We all knew someone who was running, watching, or otherwise engaged in the extravaganza of Patriots Day and the Boston Marathon. And though we tried to keep the trip upbeat, we had to check in with everyone first, and let other friends and family know we weren't there (Facebook, I'm not home, please rob my house), so there wouldn't be endless phone calls from around the globe.

And we had to make decisions. Do we stay close to the hotel, or go out to dinner as we planned? Cutting the trip short wasn't an option, but we noted increased police presence everywhere we went, from Times Square to Chinatown, to the train station where we came in and out, passing by police and their hardworking dogs.

Days later, after returning home and seeing the rest of the story unfold with police officers shot, one fatally, one carjacking, one dead suspect, a lockdown of the entire city, and an injured but captured suspect, I realized that our new normal is worrying about the eventuality of terrorism.

It had sneaked up on us, worming its way into our subconscious, slowly elevating our anxiety level. A few days before September 11, 2001, I remember reading about a bombing at an outside market in the Middle East. EB was just a toddler then, but I remember thinking presciently that Americans probably would never understand that kind of horror unless it happened here. Days later, with EB in her high chair eating breakfast and watching Barney, my husband working in Washington, D.C., on a quick three-day trip, the first plane hit one of the Twin Towers. A friend called to tell me, and the rest of the world watched the second plane explode into the second tower. Two other planes went down, one of them at the Pentagon, four miles from where my husband was staying. The skies went silent. The horror had been visited upon us.

Now, this wasn't our first visit with terrorism. Homegrown terrorist Timothy McVeigh should have opened our eyes. But we weren't ready for the new normal that other countries have lived with for centuries. So we decided that was an isolated event (we decided all the bombings, from '60s radicalism to Ku Klux Klan atrocities and beyond were isolated events), and moved on, hoping for the return of the old normal.

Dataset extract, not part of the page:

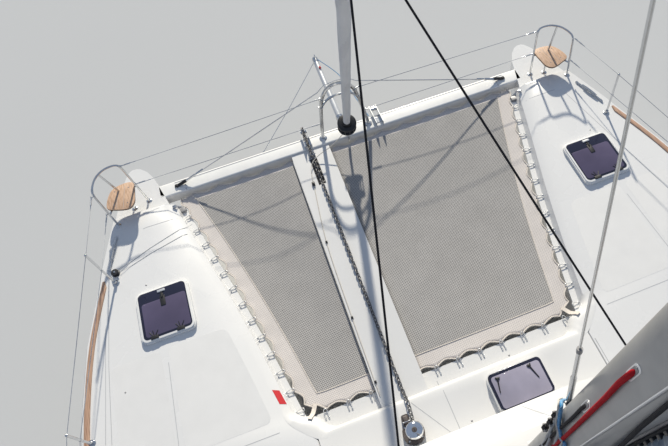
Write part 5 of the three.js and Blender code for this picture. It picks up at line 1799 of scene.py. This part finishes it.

The Twin Towers going down changed all that. And we entered our formerly unprecedented world of alarm at unattended luggage, fertilizer in large amounts, foreign-sounding names, and see-something-say-something diligence. As Americans, we won't be ruled by fear. As parents, siblings, friends, partners, we are haunted by the what-ifs. What if we hadn't gone to New York and had taken the girls down to cheer the marathoners? What if the train had been bombed, instead of the race route? What if the terrorist suspects started in Times Square, as one of the unfolding stories now says they were headed? How could I live with myself if something happened to either child entrusted in my care?

We have forgotten the time when one could get on a plane without first being thoroughly searched, removing belts, shoes, liquids and personal items in front of strangers, and then reassembling oneself a few feet away. My mother has joked that eventually we are all going to have to just show up naked. With the new body scans, some of us believe that time has already arrived. If you see an unattended bag, no longer would you try to turn it into the lost and found. Now you report it to the authorities, who may choose to have its contents euthanized.

Many people that day rushed toward the explosions, looking for ways to help. These modern-day Patriots  may have been going against their instinct of self-preservation, or it may have been their instinctual thing to do all the good they could for as many as they could, for as long as they could. It points to their inherent decency to look to help without knowing whether they could be the next victims.

Later on, when all the postmortems have been done on this heinous event, we'll go back to normal. But it's not the old-time normal of days long gone and never to return. It's the new normal of surveillance cameras, keeping mental pictures of  "suspicious" people, unconscious racial and religious profiling, and taking no one at face value. It's seeing something and saying something.

Living our lives, knowing that potential terrorists may live and walk among us is our new normal. And that's the real tragedy.